# Start of Input material
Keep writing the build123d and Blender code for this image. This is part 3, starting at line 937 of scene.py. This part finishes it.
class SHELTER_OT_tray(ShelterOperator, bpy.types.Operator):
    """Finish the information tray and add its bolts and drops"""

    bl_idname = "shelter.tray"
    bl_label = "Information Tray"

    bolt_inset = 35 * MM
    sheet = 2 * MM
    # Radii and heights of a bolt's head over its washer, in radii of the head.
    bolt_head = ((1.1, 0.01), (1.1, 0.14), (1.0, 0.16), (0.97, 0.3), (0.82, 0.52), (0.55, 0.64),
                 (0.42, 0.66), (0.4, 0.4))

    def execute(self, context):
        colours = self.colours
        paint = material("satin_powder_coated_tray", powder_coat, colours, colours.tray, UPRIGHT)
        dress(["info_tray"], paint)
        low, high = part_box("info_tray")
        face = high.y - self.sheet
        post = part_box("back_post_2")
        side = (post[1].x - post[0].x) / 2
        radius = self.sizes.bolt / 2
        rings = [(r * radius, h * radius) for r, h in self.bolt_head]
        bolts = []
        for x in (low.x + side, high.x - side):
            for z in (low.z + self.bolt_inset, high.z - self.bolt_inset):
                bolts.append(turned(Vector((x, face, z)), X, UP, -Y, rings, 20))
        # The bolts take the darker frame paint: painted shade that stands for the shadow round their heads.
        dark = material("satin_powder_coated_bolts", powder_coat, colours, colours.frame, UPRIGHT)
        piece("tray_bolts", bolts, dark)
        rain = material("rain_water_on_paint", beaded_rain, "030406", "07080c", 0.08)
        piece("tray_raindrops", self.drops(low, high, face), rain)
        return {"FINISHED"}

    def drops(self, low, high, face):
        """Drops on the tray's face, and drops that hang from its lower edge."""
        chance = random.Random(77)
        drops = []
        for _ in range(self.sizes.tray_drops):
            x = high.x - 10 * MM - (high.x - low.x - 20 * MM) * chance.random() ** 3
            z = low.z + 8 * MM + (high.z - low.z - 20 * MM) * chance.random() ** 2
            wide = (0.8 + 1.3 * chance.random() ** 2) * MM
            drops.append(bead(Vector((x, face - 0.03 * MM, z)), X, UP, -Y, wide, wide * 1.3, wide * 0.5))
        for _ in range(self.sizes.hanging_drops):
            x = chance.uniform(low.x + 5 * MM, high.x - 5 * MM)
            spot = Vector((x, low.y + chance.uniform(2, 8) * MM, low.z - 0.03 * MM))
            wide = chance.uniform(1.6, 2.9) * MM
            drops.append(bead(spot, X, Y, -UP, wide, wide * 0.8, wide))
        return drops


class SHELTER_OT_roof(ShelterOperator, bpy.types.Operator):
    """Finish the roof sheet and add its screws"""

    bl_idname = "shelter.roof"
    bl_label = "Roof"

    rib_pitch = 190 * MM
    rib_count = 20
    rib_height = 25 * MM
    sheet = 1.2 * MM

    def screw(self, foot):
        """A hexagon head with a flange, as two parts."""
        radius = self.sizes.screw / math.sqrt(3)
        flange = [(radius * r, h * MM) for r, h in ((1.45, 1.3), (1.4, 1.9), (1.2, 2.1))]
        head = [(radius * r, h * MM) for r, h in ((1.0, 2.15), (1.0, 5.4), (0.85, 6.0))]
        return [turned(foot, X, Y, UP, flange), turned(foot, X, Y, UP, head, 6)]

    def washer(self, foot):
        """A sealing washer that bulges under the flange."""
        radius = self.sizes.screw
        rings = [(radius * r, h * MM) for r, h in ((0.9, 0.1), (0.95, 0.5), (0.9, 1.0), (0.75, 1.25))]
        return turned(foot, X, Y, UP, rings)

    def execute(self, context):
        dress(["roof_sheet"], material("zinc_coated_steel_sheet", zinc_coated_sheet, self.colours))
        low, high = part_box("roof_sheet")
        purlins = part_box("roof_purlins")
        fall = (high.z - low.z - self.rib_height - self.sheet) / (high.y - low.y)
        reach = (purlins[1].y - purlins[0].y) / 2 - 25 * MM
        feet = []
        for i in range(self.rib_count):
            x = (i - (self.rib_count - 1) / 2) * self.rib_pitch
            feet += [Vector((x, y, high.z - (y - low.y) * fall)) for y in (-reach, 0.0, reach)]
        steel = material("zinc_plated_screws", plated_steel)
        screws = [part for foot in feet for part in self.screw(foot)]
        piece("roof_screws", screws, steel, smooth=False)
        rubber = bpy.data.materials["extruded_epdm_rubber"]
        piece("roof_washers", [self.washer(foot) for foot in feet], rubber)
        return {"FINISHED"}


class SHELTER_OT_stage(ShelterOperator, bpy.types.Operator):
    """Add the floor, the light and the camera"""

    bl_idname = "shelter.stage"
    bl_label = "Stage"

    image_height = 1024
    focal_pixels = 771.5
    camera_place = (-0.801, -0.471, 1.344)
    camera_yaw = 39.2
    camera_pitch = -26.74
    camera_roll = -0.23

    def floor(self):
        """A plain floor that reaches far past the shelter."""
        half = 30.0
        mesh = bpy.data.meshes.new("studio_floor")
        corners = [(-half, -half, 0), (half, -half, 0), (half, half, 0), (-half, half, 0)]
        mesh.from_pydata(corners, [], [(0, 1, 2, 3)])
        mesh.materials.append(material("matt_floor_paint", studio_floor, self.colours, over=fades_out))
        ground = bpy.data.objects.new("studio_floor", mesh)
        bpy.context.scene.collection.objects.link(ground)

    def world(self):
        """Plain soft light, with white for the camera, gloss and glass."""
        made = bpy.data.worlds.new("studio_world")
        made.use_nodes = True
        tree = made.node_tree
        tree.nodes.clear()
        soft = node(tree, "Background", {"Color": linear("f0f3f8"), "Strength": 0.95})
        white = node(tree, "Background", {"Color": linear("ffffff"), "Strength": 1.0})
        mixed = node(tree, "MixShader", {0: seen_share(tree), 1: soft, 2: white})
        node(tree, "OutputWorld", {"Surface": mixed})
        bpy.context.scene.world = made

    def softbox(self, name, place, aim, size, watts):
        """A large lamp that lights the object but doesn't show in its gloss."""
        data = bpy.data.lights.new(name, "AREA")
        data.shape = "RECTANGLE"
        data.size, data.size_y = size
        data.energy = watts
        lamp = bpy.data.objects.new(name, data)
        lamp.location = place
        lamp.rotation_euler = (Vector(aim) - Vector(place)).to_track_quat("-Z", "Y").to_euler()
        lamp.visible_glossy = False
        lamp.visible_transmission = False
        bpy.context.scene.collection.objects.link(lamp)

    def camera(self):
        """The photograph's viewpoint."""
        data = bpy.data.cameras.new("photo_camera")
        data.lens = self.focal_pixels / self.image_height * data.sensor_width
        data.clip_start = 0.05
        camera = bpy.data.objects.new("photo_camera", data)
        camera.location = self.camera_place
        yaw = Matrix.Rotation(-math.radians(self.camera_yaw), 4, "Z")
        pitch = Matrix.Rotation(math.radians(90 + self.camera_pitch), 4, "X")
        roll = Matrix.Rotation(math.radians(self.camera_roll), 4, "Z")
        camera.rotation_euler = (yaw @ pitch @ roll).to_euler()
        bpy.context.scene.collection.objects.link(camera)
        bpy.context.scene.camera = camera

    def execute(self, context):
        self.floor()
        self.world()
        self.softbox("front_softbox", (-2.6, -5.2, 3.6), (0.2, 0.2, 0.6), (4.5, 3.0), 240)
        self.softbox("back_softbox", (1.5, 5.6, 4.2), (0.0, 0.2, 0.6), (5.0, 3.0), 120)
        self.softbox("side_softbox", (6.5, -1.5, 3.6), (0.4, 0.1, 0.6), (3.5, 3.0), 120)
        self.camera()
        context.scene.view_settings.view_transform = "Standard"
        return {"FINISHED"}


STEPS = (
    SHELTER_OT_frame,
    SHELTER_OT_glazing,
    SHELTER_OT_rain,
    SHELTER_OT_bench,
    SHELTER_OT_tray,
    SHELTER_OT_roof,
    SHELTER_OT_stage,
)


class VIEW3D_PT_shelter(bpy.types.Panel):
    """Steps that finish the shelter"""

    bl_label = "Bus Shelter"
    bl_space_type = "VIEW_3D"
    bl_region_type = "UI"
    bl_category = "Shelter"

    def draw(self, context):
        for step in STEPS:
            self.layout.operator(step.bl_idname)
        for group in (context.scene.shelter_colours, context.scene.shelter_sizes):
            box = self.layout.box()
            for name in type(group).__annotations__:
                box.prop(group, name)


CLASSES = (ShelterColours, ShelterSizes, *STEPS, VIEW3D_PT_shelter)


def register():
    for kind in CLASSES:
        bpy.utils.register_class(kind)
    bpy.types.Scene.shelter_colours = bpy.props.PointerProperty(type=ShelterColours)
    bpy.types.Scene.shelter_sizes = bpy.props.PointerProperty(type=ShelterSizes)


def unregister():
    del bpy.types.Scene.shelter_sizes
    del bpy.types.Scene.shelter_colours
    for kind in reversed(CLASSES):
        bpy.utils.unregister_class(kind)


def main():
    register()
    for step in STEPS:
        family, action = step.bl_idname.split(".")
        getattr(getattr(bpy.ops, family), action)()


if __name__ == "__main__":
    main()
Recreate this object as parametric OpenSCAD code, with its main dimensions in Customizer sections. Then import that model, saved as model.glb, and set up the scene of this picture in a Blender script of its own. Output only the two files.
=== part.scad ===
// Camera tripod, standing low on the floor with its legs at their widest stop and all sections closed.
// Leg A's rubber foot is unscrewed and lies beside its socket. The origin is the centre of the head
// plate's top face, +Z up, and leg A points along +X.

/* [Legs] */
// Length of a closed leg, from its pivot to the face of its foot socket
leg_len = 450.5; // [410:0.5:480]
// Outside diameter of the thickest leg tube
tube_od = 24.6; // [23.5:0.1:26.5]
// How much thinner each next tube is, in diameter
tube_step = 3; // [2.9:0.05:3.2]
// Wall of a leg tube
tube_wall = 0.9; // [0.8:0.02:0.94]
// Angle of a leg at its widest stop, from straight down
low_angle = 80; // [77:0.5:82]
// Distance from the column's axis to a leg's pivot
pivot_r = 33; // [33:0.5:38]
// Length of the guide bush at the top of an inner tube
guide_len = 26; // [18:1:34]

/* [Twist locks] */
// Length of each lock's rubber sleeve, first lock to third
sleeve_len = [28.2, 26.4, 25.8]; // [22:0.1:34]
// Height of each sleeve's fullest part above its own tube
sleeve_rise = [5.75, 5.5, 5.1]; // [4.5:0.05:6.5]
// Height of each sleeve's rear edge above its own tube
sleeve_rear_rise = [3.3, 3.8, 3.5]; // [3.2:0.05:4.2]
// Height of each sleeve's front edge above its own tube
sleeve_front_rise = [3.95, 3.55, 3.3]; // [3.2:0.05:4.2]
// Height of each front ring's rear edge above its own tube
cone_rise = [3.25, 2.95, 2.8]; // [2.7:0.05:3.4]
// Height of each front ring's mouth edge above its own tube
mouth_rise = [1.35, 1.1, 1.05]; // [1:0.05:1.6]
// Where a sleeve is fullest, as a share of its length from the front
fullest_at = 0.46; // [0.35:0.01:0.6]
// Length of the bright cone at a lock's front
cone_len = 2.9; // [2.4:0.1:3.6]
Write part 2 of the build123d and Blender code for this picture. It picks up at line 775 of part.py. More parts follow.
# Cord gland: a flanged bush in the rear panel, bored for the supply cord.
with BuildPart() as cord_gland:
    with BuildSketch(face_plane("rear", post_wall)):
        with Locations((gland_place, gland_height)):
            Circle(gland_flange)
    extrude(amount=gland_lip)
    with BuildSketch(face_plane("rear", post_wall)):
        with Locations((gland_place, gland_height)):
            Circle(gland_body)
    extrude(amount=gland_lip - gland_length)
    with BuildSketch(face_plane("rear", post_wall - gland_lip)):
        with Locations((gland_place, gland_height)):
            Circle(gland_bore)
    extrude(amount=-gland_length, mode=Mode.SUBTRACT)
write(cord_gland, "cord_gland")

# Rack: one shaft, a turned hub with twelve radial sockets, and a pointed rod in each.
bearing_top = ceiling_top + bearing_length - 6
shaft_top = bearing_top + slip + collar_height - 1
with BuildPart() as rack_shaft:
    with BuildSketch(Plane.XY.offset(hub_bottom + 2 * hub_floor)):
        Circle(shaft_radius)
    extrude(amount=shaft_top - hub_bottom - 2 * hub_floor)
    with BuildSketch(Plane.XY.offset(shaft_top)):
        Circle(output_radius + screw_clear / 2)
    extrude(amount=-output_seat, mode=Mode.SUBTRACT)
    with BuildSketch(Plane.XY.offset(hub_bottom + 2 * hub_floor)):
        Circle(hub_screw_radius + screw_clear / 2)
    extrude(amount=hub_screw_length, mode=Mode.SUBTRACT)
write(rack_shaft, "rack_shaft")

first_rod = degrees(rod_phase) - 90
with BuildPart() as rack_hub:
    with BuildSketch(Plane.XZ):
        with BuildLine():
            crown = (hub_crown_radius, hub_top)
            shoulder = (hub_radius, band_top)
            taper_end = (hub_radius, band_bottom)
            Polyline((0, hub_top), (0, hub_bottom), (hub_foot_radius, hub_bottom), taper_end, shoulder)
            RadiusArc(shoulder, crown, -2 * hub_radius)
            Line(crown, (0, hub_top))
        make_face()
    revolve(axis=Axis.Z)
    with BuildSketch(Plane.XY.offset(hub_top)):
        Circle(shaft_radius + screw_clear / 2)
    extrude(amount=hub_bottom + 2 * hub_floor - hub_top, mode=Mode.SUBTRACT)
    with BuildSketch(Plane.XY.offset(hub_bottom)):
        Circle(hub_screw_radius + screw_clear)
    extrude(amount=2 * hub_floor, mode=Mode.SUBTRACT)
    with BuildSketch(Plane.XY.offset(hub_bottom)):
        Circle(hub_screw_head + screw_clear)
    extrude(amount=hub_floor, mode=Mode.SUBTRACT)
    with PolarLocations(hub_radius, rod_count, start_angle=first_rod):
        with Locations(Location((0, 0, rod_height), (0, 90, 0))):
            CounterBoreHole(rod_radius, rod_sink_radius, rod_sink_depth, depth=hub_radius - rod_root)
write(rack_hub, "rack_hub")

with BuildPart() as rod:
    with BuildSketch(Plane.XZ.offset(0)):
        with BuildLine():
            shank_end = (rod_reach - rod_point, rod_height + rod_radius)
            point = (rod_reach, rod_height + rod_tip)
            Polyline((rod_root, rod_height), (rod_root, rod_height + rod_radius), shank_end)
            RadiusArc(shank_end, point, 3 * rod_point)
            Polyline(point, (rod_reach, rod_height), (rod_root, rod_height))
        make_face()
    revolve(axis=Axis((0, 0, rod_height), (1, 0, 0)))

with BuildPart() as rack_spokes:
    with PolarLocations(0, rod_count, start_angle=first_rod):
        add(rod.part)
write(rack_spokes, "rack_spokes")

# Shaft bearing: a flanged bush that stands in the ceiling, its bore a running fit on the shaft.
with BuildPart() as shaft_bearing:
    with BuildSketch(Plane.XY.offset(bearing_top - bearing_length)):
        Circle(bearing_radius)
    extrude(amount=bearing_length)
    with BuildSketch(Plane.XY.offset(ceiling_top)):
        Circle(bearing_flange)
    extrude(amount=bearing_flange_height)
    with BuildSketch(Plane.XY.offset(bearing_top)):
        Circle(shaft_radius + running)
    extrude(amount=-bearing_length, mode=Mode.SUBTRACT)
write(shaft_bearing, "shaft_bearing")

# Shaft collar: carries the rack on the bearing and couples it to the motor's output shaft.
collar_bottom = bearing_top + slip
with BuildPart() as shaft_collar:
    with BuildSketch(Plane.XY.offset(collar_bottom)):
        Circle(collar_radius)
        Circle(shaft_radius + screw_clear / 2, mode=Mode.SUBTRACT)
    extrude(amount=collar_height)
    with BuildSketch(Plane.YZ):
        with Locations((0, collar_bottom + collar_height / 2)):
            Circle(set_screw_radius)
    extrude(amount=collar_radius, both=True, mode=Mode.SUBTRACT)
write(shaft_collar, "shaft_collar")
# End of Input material
Your goal ▸
Output nothing except the lines from the line with "Recreate this object" through the line with "cone_len = 2.9; // [2.4:0.1:3.6]", copied exactly, end lines included.

Exercise result ▸
Recreate this object as parametric OpenSCAD code, with its main dimensions in Customizer sections. Then import that model, saved as model.glb, and set up the scene of this picture in a Blender script of its own. Output only the two files.
=== part.scad ===
// Camera tripod, standing low on the floor with its legs at their widest stop and all sections closed.
// Leg A's rubber foot is unscrewed and lies beside its socket. The origin is the centre of the head
// plate's top face, +Z up, and leg A points along +X.

/* [Legs] */
// Length of a closed leg, from its pivot to the face of its foot socket
leg_len = 450.5; // [410:0.5:480]
// Outside diameter of the thickest leg tube
tube_od = 24.6; // [23.5:0.1:26.5]
// How much thinner each next tube is, in diameter
tube_step = 3; // [2.9:0.05:3.2]
// Wall of a leg tube
tube_wall = 0.9; // [0.8:0.02:0.94]
// Angle of a leg at its widest stop, from straight down
low_angle = 80; // [77:0.5:82]
// Distance from the column's axis to a leg's pivot
pivot_r = 33; // [33:0.5:38]
// Length of the guide bush at the top of an inner tube
guide_len = 26; // [18:1:34]

/* [Twist locks] */
// Length of each lock's rubber sleeve, first lock to third
sleeve_len = [28.2, 26.4, 25.8]; // [22:0.1:34]
// Height of each sleeve's fullest part above its own tube
sleeve_rise = [5.75, 5.5, 5.1]; // [4.5:0.05:6.5]
// Height of each sleeve's rear edge above its own tube
sleeve_rear_rise = [3.3, 3.8, 3.5]; // [3.2:0.05:4.2]
// Height of each sleeve's front edge above its own tube
sleeve_front_rise = [3.95, 3.55, 3.3]; // [3.2:0.05:4.2]
// Height of each front ring's rear edge above its own tube
cone_rise = [3.25, 2.95, 2.8]; // [2.7:0.05:3.4]
// Height of each front ring's mouth edge above its own tube
mouth_rise = [1.35, 1.1, 1.05]; // [1:0.05:1.6]
// Where a sleeve is fullest, as a share of its length from the front
fullest_at = 0.46; // [0.35:0.01:0.6]
// Length of the bright cone at a lock's front
cone_len = 2.9; // [2.4:0.1:3.6]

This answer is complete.